President Donald Trump and Democratic presidential candidate former Vice President Joe Biden participate in the first presidential debate Tuesday, Sept. 29, 2020, at Case Western University and Cleveland Clinic, in Cleveland. (Olivier Douliery/Pool vi AP)

CHARLESTON, W.Va. (AP) — West Virginia’s secretary of state on Wednesday refuted President Donald Trump’s claim that a postal worker in the state was “selling ballots,” while two U.S. senators expressed full confidence in the elections.
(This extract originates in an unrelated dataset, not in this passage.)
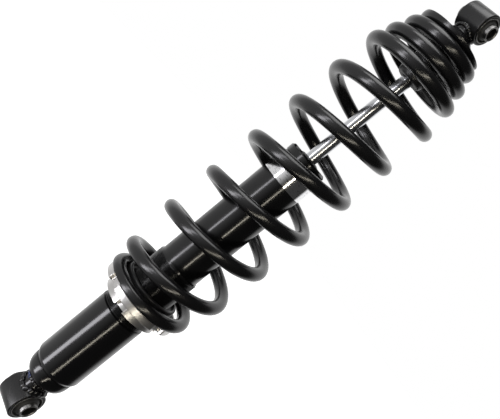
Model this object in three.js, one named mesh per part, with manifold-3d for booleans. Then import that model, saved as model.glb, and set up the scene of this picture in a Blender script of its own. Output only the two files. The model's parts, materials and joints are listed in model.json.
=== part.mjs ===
// Coil-over gas damper: bushed eye, threaded body, adjustable spring seat, coil spring and rod.
// Millimetres, +Z up along the damper, origin at the centre of the lower eye, eye bolts along Y.
import * as THREE from 'three';
import { mergeVertices } from 'three/addons/utils/BufferGeometryUtils.js';
import Module from 'manifold-3d';

const wasm = await Module();
wasm.setup();

// ---- driving dimensions ----
const GAP = 0.3;                 // clearance kept between touching pieces
const ROUND = 32;                // facets round a turned piece
const FINE_ROUND = 24;           // facets round a small turned piece

const LOWER_EYE = { z: 0, loopR: 18, wall: 3, width: 28, shellWall: 1, rubberWall: 4.4, sleeveLength: 39.4, boreR: 6.5 };
const UPPER_EYE = { z: 532, loopR: 14.5, wall: 2.6, width: 25, shellWall: 0.9, rubberWall: 3.1, sleeveLength: 36, boreR: 5.1 };

const NECK = { r: 12.8, top: 24.2 };
const END_CAP = { bottom: 24.5, top: 44, footR: 14.8, rimR: 23.1, spigotR: 18.7, spigotTop: 55 };
const TUBE = { bottom: 44.3, top: 334, lowerR: 25.4, threadR: 23.7, upperR: 22.5, boreR: 19, chamfer: 3 };
const THREAD = { bottom: 129, top: 197.5, pitch: 1.5 };
const TOP_CAP = { top: 349.2, r: 21.2, spigotBottom: 330.6 };
const LABEL = { bottom: 317, top: 332, thickness: 0.3, arcDegrees: 210, startDegrees: 108 };

// firstSlot, turnZeroDegrees and leanDegrees are angles about +Z, counted from +X.
const LOCK_RING = { bottom: 138.4, height: 9.4, r: 31.8, floorR: 26.6, slots: 4, slotDegrees: 20, firstSlot: 193 };
const PRELOAD_NUT = { bottom: 148.1, height: 7.4, r: 42, floorR: 38, slots: 4, slotDegrees: 19, firstSlot: 254 };
const SPRING_GUIDE = { flangeR: 37.5, flangeHeight: 1, hubR: 30.6, height: 11 };

const SPRING = {
  wireR: 6.4, bodyR: 48.6, lowerR: 39.6, lastR: 26.7, groundTop: 505.8,
  firstTurn: 0.4, lastTurn: 11.25, turnZeroDegrees: 213, stepsPerTurn: 16, wireSides: 8,
  leanDegrees: 303, lowerLean: 1.7, upperLean: -1.8,
};

const ROD = { r: 6.25, bottom: 252, top: 515.2 };
const BUMP_STOP = { bottom: 457.2, top: 499.7, r: 14.6, waistR: 12.4 };
const RETAINER = { bottom: 500, flange: 506.1, top: 515.2, r: 22, pilotR: 16, hubR: 11.8, thickness: 1.5 };
const STEM = { bottom: 515.5, r: 9.6 };

const SEAL_HEAD = { bottom: 300, top: 328, r: 18.7 };
const PISTON = { bottom: 264.1, top: 282, r: 18.4, bandR: 18.7 };
const FLOATING_PISTON = { bottom: 76, height: 14, r: 18.7, grooveR: 16.4, grooveHeight: 4 };

// ---- materials ----
const paint = (color, roughness, metalness) => new THREE.MeshStandardMaterial({ color, roughness, metalness });
const blackPaint = () => paint(0x111113, 0.3, 0.1);
const blackCoating = () => paint(0x17171a, 0.28, 0.1);
const satinAluminium = () => paint(0xc9cbcc, 0.35, 0.9);
const chrome = () => paint(0xd8dadd, 0.06, 1);
const steel = () => paint(0x9a9c9e, 0.35, 1);
const rubber = () => paint(0x121212, 0.8, 0);
const polymer = () => paint(0x1b1b1c, 0.5, 0);
const bronze = () => paint(0x8a6a3c, 0.4, 0.8);
const foil = () => paint(0xc8cacc, 0.4, 0.6);

// ---- geometry helpers ----
const group = new THREE.Group();

function add(name, geometry, material) {
  const mesh = new THREE.Mesh(geometry, material);
  mesh.name = name;
  group.add(mesh);
}

// Profile points are [radius, height], outer side upwards and inner side downwards.
function turned(profile, segments = ROUND) {
  const points = profile.map(([r, h]) => new THREE.Vector2(r, h));
  return new THREE.LatheGeometry(points, segments).rotateX(Math.PI / 2);
}

function ringProfile(innerR, outerR, bottom, top) {
  return [[innerR, bottom], [outerR, bottom], [outerR, top], [innerR, top], [innerR, bottom]];
}

function ring(innerR, outerR, bottom, top, segments = ROUND) {
  return turned(ringProfile(innerR, outerR, bottom, top), segments);
}

// A ring round the eye's bolt axis, centred on the eye.
function eyeRing(eye, innerR, outerR, length, segments = ROUND) {
  const points = ringProfile(innerR, outerR, -length / 2, length / 2).map(([r, h]) => new THREE.Vector2(r, h));
  return new THREE.LatheGeometry(points, segments).translate(0, 0, eye.z);
}

function toManifold(geometry) {
  const bare = geometry.clone();
  bare.deleteAttribute('normal');
  bare.deleteAttribute('uv');
  const merged = mergeVertices(bare);
  const vertProperties = Float32Array.from(merged.attributes.position.array);
  const triVerts = Uint32Array.from(merged.index.array);
  return new wasm.Manifold(new wasm.Mesh({ numProp: 3, vertProperties, triVerts }));
}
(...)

Trump’s remark during Tuesday’s presidential debate was referring to the case of postal worker Thomas Cooper, who pleaded guilty in July to attempted election fraud and injury to the mail after changing five ballot requests from Democrat to Republican. He also altered three other ballot applications by circling the word “Republican” in a different color ink than what was used on the forms, Secretary of State Mac Warner said in a written statement.

The attempted fraud was a “unique circumstance where a postal carrier altered absentee ballot applications, not ballots,” Warner said.

Trump said of ballots in West Virginia, “They’re being sold. They’re being dumped in rivers.” It was among several other false claims the president made about the nation’s election system at a time when many more people are trying to vote by mail because of the coronavirus pandemic.

“There is going to be a fraud like you’ve never seen,” Trump said.

Warner said that is not true. “Voters should be confident that this election will be safe, secure, and fair,” he said.

Republican U.S. Sen. Shelley Capito told reporters on a call that she had “full faith in the absentee ballots” being mailed out. Voters in the state have until Oct. 28 to apply for an absentee ballot for the November election.

“A lot of states are going to go all mail-in, and I think it undermines the election to plant those seeds of doubt,” Capito said about Trump’s remarks.

The Republican secretary of state added that he shared Trump’s concerns about the potential for an increase in election fraud, but he said states can prevent it. In the West Virginia case, he said an “astute county clerk” identified the altered ballot applications and alerted Warner’s office.

Warner said an Election Anti-Fraud Task Force, which includes federal and state law enforcement, got a confession out of the mailman within days in May.

Democratic U.S. Sen. Joe Manchin also denounced Trump’s claims.

“There is no widespread voter fraud in West Virginia and any claim to the contrary is false,” he said in a written statement.